I m reading a paper involving Lie algebra, and there are some definitions that I don't understand.
$\mathcal{M}$ is the smooth manifold, and $\mathcal{X} \in \mathcal{M}$ is a point of a Lie group on the manifold. $\mathcal{X}^{-1} \mathcal{X} = \mathcal{E}$ defines the unit element and the inverse of point $\mathcal{X}$ in the group. $\mathcal{T}_\mathcal{X}\mathcal{M}$ is the tangent space at point $\mathcal{X}$, and $\mathbf{v}^\wedge$ is the element of this Lie algebra.

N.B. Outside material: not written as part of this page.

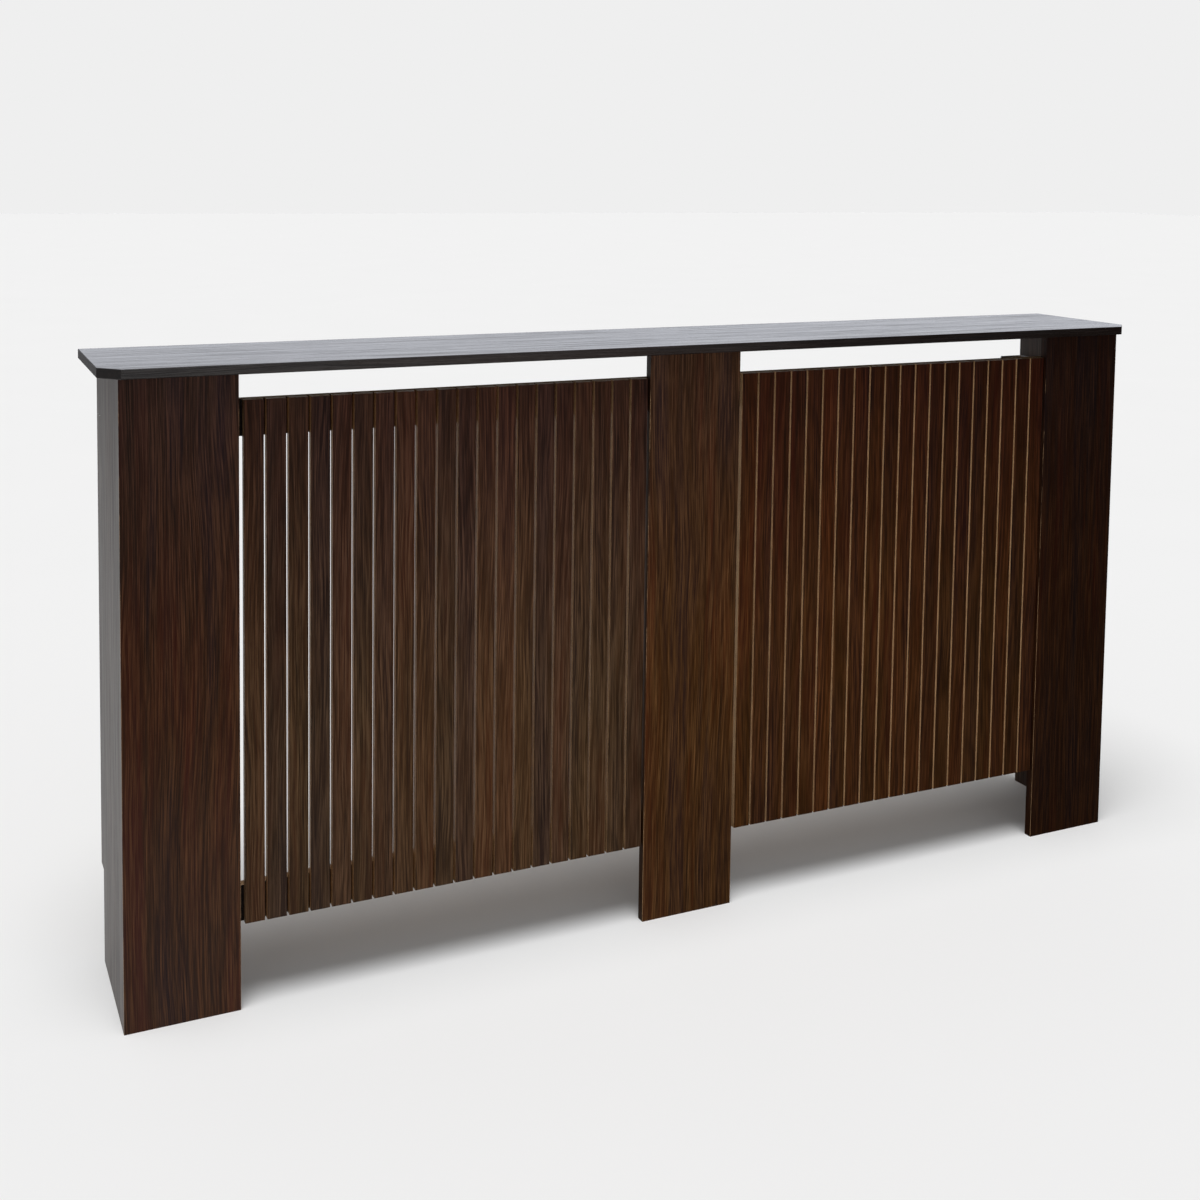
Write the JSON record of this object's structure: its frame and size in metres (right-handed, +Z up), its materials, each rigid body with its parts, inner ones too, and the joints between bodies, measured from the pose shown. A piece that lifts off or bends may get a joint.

The derivative of the unit element $\mathcal{E}$ gives a constraint $$\dot{\mathcal{X}^{-1}}\mathcal{X} + \mathcal{X}^{-1}\dot{\mathcal{X}} = 0 \qquad (Eq1)$$ Another form of Eq1 is simply $$\dot{\mathcal{X}^{-1}}\mathcal{X} = -\mathcal{X}^{-1}\dot{\mathcal{X}} \qquad (Eq2) $$ Then, the paper gives directly a definition that $$\mathbf{v}^\wedge = \dot{\mathcal{X}^{-1}}\mathcal{X} = -\mathcal{X}^{-1}\dot{\mathcal{X}}\qquad (Eq3)$$
What I am confused is that $\mathbf{v}^\wedge$ is the velocity and is an element of the Lie algebra or tangent space. Or, $\mathbf{v}^\wedge$ should be the velocity at a specific point if we give it by $^\mathcal{X}\mathbf{v}^\wedge$ or $^\mathcal{E}\mathbf{v}^\wedge$. At least, $\mathbf{v}^\wedge = \dot{\mathcal{X}}$ for me. So, why it is defined as Eq3 or how Eq3 is derived?